> _Exercise description_:
Copy out the line that contains "for name, node", the line that contains "two wooden scales.", and every line between them, exactly, and nothing else.

> _Given information_:
--------------------

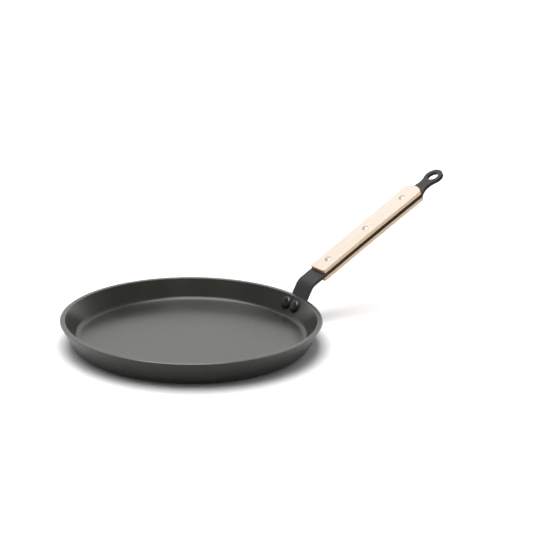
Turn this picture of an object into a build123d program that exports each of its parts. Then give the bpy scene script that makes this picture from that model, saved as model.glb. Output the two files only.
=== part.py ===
from build123d import *
from math import asin, cos, radians, sin, sqrt, tan
import os

# A crepe pan: a thick shallow body with a flared wall, a bent metal strip riveted to the
# wall, and two wooden scales riveted to the strip. Millimetres, +Z up. The origin is the
# middle of the base's underside, and the handle points along +X.

# Pan body
rim_radius = 130.2
pan_height = 27.2
wall_flare = 28.5
wall_thickness = 4.8
floor_thickness = 7.5
inner_corner_radius = 6.0
base_chamfer = 2.2
rim_chamfer = 0.6

# Handle strip, from the foot on the wall to the hanging eye; the two gaps count from the
# scales' rear end to where the neck starts and to the eye's middle
strip_thickness = 3.8
strip_width = 23.8
foot_depth = 20.0
foot_width = 34.0
foot_corner_radius = 6.0
foot_shoulder_radius = 5.0
foot_neck_depth = 3.0
foot_shoulder_depth = 8.5
bend_height = 14.6
bend_radius = 11.0
grip_angle = 28.6
neck_gap = 4.7
neck_width = 14.2
neck_blend_radius = 18.0
eye_gap = 23.3
eye_radius = 10.6
eye_hole_radius = 6.0

# Wooden scales; distances along the grip count from the upper scale's front end, and the
# lower scale starts a little nearer the pan
scale_start = 18.8
scale_length = 144.0
scale_thickness = 4.0
waist_width = 23.2
waist_distance = 68.0
rear_width = 25.0
rear_end_radius = 18.3
front_corner_radius = 3.0
rear_corner_radius = 2.0
scale_edge_chamfer = 0.8
lower_scale_lead = 3.0

# Rivets through the wall and the foot
pan_rivet_drop = 11.8
pan_rivet_spacing = 15.0
pan_rivet_shank_radius = 2.5
pan_rivet_head_radius = 6.9
pan_rivet_head_height = 3.0
pan_rivet_flat_radius = 3.8
pan_rivet_head_rim = 0.6
pan_rivet_tail_radius = 5.0
pan_rivet_tail_height = 2.0

# Rivets through the scales and the strip
scale_rivet_front_margin = 16.2
scale_rivet_rear_margin = 20.8
scale_rivet_shank_radius = 2.0
scale_rivet_head_radius = 3.3
scale_rivet_head_height = 0.9

overrun = 2.0

# Worked out from the sizes above
lean = radians(wall_flare)
grip_pitch = radians(grip_angle)
inner_rim_radius = rim_radius - wall_thickness / cos(lean)
base_corner = rim_radius - pan_height * tan(lean)
floor_corner = inner_rim_radius - (pan_height - floor_thickness) * tan(lean)
bend_turn = 90.0 - wall_flare - grip_angle
bend_reach = (bend_radius + strip_thickness) * tan(radians(bend_turn / 2))
riser_height = bend_height - bend_reach
rear_sagitta = rear_end_radius - sqrt(rear_end_radius**2 - (rear_width / 2) ** 2)
rear_corner_distance = scale_length - rear_sagitta
neck_start = scale_length + neck_gap
eye_distance = scale_length + eye_gap
scale_rivet_reach = strip_thickness / 2 + scale_thickness
scale_rivet_distances = {
    "front": scale_rivet_front_margin,
    "middle": (scale_rivet_front_margin + scale_length - scale_rivet_rear_margin) / 2,
    "rear": scale_length - scale_rivet_rear_margin,
}

# The wall's outside under the handle: local X across the handle, local Y up the wall
wall_plane = Plane(
    origin=(rim_radius, 0, pan_height),
    x_dir=(0, 1, 0),
    z_dir=(cos(lean), 0, -sin(lean)),
)

# The wall's section a quarter turn before the handle: local X out of the wall, local Y up it
wall_section_plane = Plane(
    origin=(0, -rim_radius, pan_height),
    x_dir=(0, -cos(lean), -sin(lean)),
    z_dir=(-1, 0, 0),
)

# The end of the strip's straight riser: local Y points back into the pan
riser_plane = Plane(
    origin=wall_plane.from_local_coords((0, riser_height, 0)),
    x_dir=(0, 1, 0),
    z_dir=wall_plane.y_dir,
)

bend_axis = Axis(
    riser_plane.from_local_coords((0, -bend_radius - strip_thickness, 0)),
    (0, 1, 0),
)

# The grip's upper face: local X along the grip from the upper scale's front end, local Z up
bend_corner = wall_plane.from_local_coords((0, bend_height, 0))
grip_direction = Vector(cos(grip_pitch), 0, sin(grip_pitch))
grip_plane = Plane(
    origin=bend_corner + grip_direction * scale_start,
    x_dir=grip_direction,
    z_dir=(-sin(grip_pitch), 0, cos(grip_pitch)),
)
under_plane = grip_plane.offset(-strip_thickness)


def wall_rivet_plane(side):
    """Seat of one wall rivet: the origin on the wall's outside, local Z out of the pan."""
    radius = rim_radius - pan_rivet_drop * sin(lean)
    turn = side * asin(pan_rivet_spacing / 2 / radius)
    return Plane(
        origin=(radius * cos(turn), radius * sin(turn), pan_height - pan_rivet_drop * cos(lean)),
        x_dir=(-sin(turn), cos(turn), 0),
        z_dir=(cos(lean) * cos(turn), cos(lean) * sin(turn), -sin(lean)),
    )


def scale_rivet_plane(distance):
    """Seat of one scale rivet: the origin in the middle of the strip, local Z as the grip's."""
    return Plane(
        origin=grip_plane.from_local_coords((distance, 0, -strip_thickness / 2)),
        x_dir=grip_plane.x_dir,
        z_dir=grip_plane.z_dir,
    )


def profile_plane(seat):
    """Plane through a rivet's axis: local X is the radius and local Y the seat's normal."""
    return Plane(origin=seat.origin, x_dir=seat.x_dir, z_dir=-seat.y_dir)


pan_rivet_seats = {"left": wall_rivet_plane(1), "right": wall_rivet_plane(-1)}
scale_rivet_seats = {
    place: scale_rivet_plane(distance) for place, distance in scale_rivet_distances.items()
}


# Pan body: a turned profile, round where the floor meets the wall inside and bevelled outside
with BuildPart() as pan_body:
    with BuildSketch(Plane.XZ):
        with BuildLine():
            section = FilletPolyline(
                (0, 0),
                (base_corner, 0),
                (rim_radius, pan_height),
                (inner_rim_radius, pan_height),
                (floor_corner, floor_thickness),
                (0, floor_thickness),
                radius=(0, 0, 0, inner_corner_radius),
            )
            Line(section @ 1, section @ 0)
        make_face()
    revolve(axis=Axis.Z)
    chamfer(pan_body.edges().group_by(Axis.Z)[0], base_chamfer)
    chamfer(pan_body.edges().group_by(Axis.Z)[-1], rim_chamfer)
    for seat in pan_rivet_seats.values():
        with BuildSketch(seat):
            Circle(pan_rivet_shank_radius)
        extrude(amount=-(wall_thickness + overrun), mode=Mode.SUBTRACT)


# Handle strip: the foot is formed to the cone of the wall, then the strip flattens, bends
# outwards and runs straight to the eye
with BuildPart() as handle_strip:
    with BuildSketch(wall_section_plane):
        with Locations((0, overrun)):
            Rectangle(strip_thickness, foot_depth + 2 * overrun, align=(Align.MIN, Align.MAX))
    revolve(axis=Axis.Z, revolution_arc=180)
    with BuildSketch(wall_plane):
        with BuildLine():
            foot_side = [
                (strip_width / 2, 0),
                (strip_width / 2, -foot_neck_depth),
                (foot_width / 2, -foot_shoulder_depth),
                (foot_width / 2, -foot_depth),
            ]
            side_radii = (foot_shoulder_radius, foot_shoulder_radius, foot_corner_radius)
            foot_edge = FilletPolyline(
                *foot_side,
                *[(-across, up) for across, up in reversed(foot_side)],
                radius=side_radii + side_radii[::-1],
            )
            Line(foot_edge @ 1, foot_edge @ 0)
        make_face()
    extrude(amount=strip_thickness + overrun, both=True, mode=Mode.INTERSECT)

    foot_top = handle_strip.faces().sort_by(Axis(wall_plane.origin, wall_plane.y_dir))[-1]
    with BuildSketch(riser_plane) as riser_section:
        Rectangle(strip_width, strip_thickness, align=(Align.CENTER, Align.MAX))
    loft(sections=[foot_top, riser_section.sketch.face()])
    revolve(axis=bend_axis, revolution_arc=bend_turn)

    with BuildSketch(grip_plane) as strip_outline:
        with BuildLine():
            bend_end = (bend_reach - scale_start, strip_width / 2)
            Polyline((bend_end[0], 0), bend_end, (0, strip_width / 2))
            ThreePointArc(
                (0, strip_width / 2),
                (waist_distance, waist_width / 2),
                (rear_corner_distance, rear_width / 2),
            )
            FilletPolyline(
                (rear_corner_distance, rear_width / 2),
                (neck_start, neck_width / 2),
                (eye_distance, neck_width / 2),
                radius=neck_blend_radius,
            )
            mirror(about=Plane.XZ)
            Line((eye_distance, neck_width / 2), (eye_distance, -neck_width / 2))
        make_face()
        with Locations((eye_distance, 0)):
            Circle(eye_radius)
        eye_joins = strip_outline.vertices().filter_by_position(
            Axis.X, eye_distance - eye_radius, eye_distance
        )
        fillet(eye_joins, neck_blend_radius)
    extrude(amount=-strip_thickness)

    with BuildSketch(grip_plane):
        with Locations((eye_distance, 0)):
            Circle(eye_hole_radius)
    extrude(amount=-strip_thickness, mode=Mode.SUBTRACT)
    for seat in pan_rivet_seats.values():
        with BuildSketch(seat):
            Circle(pan_rivet_shank_radius)
        extrude(amount=strip_thickness + overrun, both=True, mode=Mode.SUBTRACT)
    for seat in scale_rivet_seats.values():
        with BuildSketch(seat):
            Circle(scale_rivet_shank_radius)
        extrude(amount=strip_thickness, both=True, mode=Mode.SUBTRACT)


def build_scale(seat_plane, outward, lead=0):
    """A wooden scale on the strip: outward is 1 above it and -1 below; lead lengthens its front."""
    with BuildPart() as scale:
        with BuildSketch(seat_plane) as scale_outline:
            with BuildLine():
                Line((0, 0), (0, strip_width / 2))
                ThreePointArc(
                    (0, strip_width / 2),
                    (waist_distance, waist_width / 2),
                    (rear_corner_distance, rear_width / 2),
                )
                RadiusArc((rear_corner_distance, rear_width / 2), (scale_length, 0), rear_end_radius)
                mirror(about=Plane.XZ)
            make_face()
            if lead:
                Rectangle(lead, strip_width, align=(Align.MAX, Align.CENTER))
            front_corners = scale_outline.vertices().filter_by_position(
                Axis.X, -lead - overrun, -lead + overrun
            )
            fillet(front_corners, front_corner_radius)
            rear_corners = scale_outline.vertices().filter_by_position(
                Axis.X, rear_corner_distance - overrun, rear_corner_distance + overrun
            )
            fillet(rear_corners, rear_corner_radius)
        extrude(amount=outward * scale_thickness)
        outer_face = scale.faces().sort_by(Axis(seat_plane.origin, seat_plane.z_dir * outward))[-1]
        chamfer(outer_face.edges(), scale_edge_chamfer)
        for seat in scale_rivet_seats.values():
            with BuildSketch(seat):
                Circle(scale_rivet_shank_radius)
            extrude(amount=outward * (scale_rivet_reach + overrun), mode=Mode.SUBTRACT)
    return scale


def build_pan_rivet(seat):
    """A wall rivet: a flat-topped button head inside the pan and a round tail on the foot."""
    head_seat = -wall_thickness
    head_top = head_seat - pan_rivet_head_height
    tail_top = strip_thickness + pan_rivet_tail_height
    with BuildPart() as rivet:
        with BuildSketch(profile_plane(seat)):
            with BuildLine():
                Polyline(
                    (0, head_seat / 2),
                    (0, head_top),
                    (pan_rivet_flat_radius, head_top),
                    (pan_rivet_head_radius, head_seat - pan_rivet_head_rim),
                    (pan_rivet_head_radius, head_seat / 2),
                    close=True,
                )
            make_face()
            with BuildLine():
                Polyline(
                    (0, strip_thickness / 2),
                    (pan_rivet_tail_radius, strip_thickness / 2),
                    (pan_rivet_tail_radius, tail_top),
                    (0, tail_top),
                    close=True,
                )
            make_face()
        revolve(axis=Axis(seat.origin, seat.z_dir))
        add(pan_body.part, mode=Mode.SUBTRACT)
        add(handle_strip.part, mode=Mode.SUBTRACT)
        with BuildSketch(seat.offset(head_seat - pan_rivet_head_rim)):
            Circle(pan_rivet_shank_radius)
        extrude(amount=wall_thickness + strip_thickness + 2 * pan_rivet_head_rim)
    return rivet


def build_scale_rivet(seat):
    """A scale rivet: a shank through strip and scales, with a low round head on each scale."""
    head_top = scale_rivet_reach + scale_rivet_head_height
    with BuildPart() as rivet:
        with BuildSketch(profile_plane(seat)):
            with BuildLine():
                Polyline(
                    (0, head_top),
                    (scale_rivet_head_radius, head_top),
                    (scale_rivet_head_radius, scale_rivet_reach),
                    (scale_rivet_shank_radius, scale_rivet_reach),
                    (scale_rivet_shank_radius, 0),
                    (0, 0),
                    close=True,
                )
            make_face()
            mirror(about=Plane.XZ)
        revolve(axis=Axis(seat.origin, seat.z_dir))
    return rivet


nodes = {
    "pan_body": pan_body,
    "handle_strip": handle_strip,
    "upper_scale": build_scale(grip_plane, 1),
    "lower_scale": build_scale(under_plane, -1, lower_scale_lead),
}
for side, seat in pan_rivet_seats.items():
    nodes[f"pan_rivet_{side}"] = build_pan_rivet(seat)
for place, seat in scale_rivet_seats.items():
    nodes[f"scale_rivet_{place}"] = build_scale_rivet(seat)

os.makedirs("parts", exist_ok=True)
for name, node in nodes.items():
    node.part.label = name
    export_step(node.part, f"parts/{name}.step")
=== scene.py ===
"""Crepe pan with a coated body, a riveted strap handle and two wooden scales.

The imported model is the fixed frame: metres, +Z up, the handle along +X. Every piece is
modelled again where its plain solid stands, with the soft edges and crowned rivet heads
that the solids leave out, and replaces that solid's node.
"""

import logging
import math
from dataclasses import dataclass
from enum import Enum
from typing import Callable, Optional, Sequence, Union

import bpy
from mathutils import Matrix, Vector


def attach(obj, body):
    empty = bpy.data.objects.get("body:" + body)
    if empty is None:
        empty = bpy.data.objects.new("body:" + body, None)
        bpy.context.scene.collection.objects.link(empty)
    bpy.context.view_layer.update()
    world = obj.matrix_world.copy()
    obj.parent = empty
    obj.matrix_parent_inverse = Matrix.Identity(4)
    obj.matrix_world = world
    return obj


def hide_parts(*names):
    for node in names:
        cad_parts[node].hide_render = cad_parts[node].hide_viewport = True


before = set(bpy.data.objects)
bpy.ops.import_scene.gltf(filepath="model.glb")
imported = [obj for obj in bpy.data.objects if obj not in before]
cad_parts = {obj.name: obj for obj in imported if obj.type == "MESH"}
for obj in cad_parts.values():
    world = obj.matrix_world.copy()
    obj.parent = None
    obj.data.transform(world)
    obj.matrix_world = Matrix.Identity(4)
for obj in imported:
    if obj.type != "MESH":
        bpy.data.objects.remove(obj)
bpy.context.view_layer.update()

log = logging.getLogger("crepe_pan")

BODY = "root"
MERGE_DISTANCE = 1e-6
PLACE_TOLERANCE = 1e-5
SHARP_ANGLE = math.radians(50)
RIVET_COLUMNS = 48
RIVET_SMOOTH_DEGREES = 40.0
UPRIGHT = (0.0, 0.0, 1.0)
SIDEWAYS = (0.0, 1.0, 0.0)

Point = tuple[float, float]
Range = tuple[float, float]
Colour = tuple[float, float, float]


def place_in_plane(origin: Vector, across: Vector, up: Vector, point: Point) -> Vector:
    """Returns the place of a point given in a plane's two directions."""
    return origin + across * point[0] + up * point[1]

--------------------

> _Written response_:
for name, node in nodes.items():
    node.part.label = name
    export_step(node.part, f"parts/{name}.step")
=== scene.py ===
"""Crepe pan with a coated body, a riveted strap handle and two wooden scales.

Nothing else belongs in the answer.